Courtesy of The Screening Room. Distributed by NEON.

One of the film’s most ingenious devices is auditory. The faint creak of Eghbal’s prosthetic leg becomes a sonic motif — a ghost of violence past. Where most thrillers rely on physical evidence, Panahi turns sound into testimony. It’s both tangible and intangible, an echo of trauma that can’t be unseen or unheard. The film’s desert setting heightens this tension: stark beauty set against the unmarked ditch that threatens to become a grave. As the blocking grows more chaotic — particularly in the van scenes — the film mirrors its characters’ inner turbulence and the uncertainty of their moral pursuit.

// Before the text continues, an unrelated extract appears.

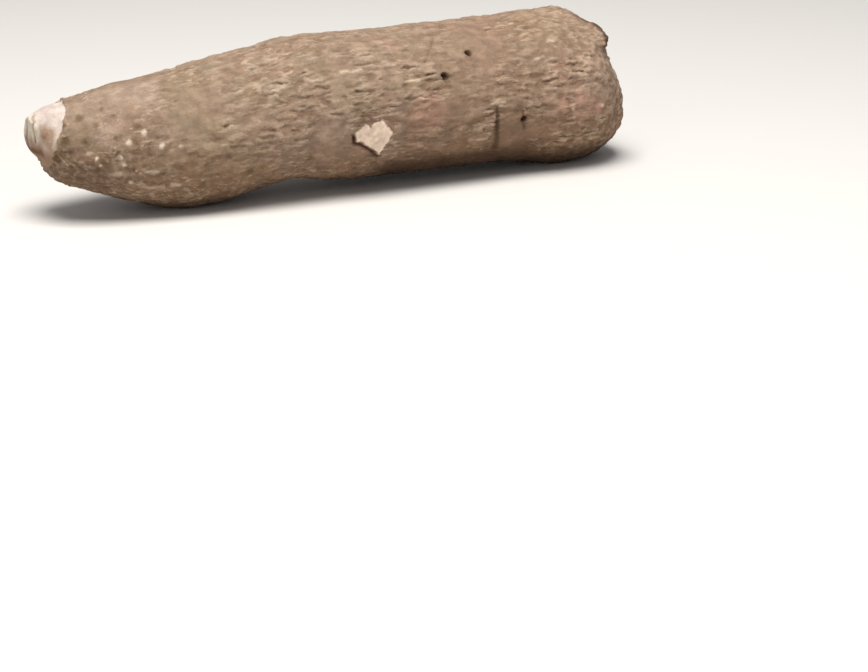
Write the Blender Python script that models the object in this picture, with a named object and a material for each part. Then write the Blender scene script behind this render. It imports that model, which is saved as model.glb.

How distinct is that sound? The survivors were blindfolded during their captivity; they can’t identify faces. All they have is a creak, a smell, a memory of touch — fragile evidence on which to gamble a man’s fate. The suspense builds around a question that refuses to resolve: did they capture their tormentor, or a stranger who simply reminds them of pain? The outcome forces both Vahid and Shiva to confront the limits of vengeance and the cost of certainty.

This is where It Was Just an Accident transcends revenge thriller conventions. It keeps you on edge, constantly realigning your empathy as the story deepens. The film’s authenticity — its very existence, shot in secret — gives every scene an added charge. Panahi turns filmmaking itself into an act of political resistance.

Courtesy of The New York Times. Distributed by NEON.

And that ending — the quiet, devastating punctuation to all that moral chaos — is a masterstroke. It lingers like an open wound, one that refuses to heal neatly.

Once again, Panahi proves himself one of the most fearless and vital filmmakers of our time. His experience, courage, and artistry converge here with astonishing clarity. It Was Just an Accident is both a searing political statement and a profoundly human story — proof that even under censorship, cinema can still speak truth to power.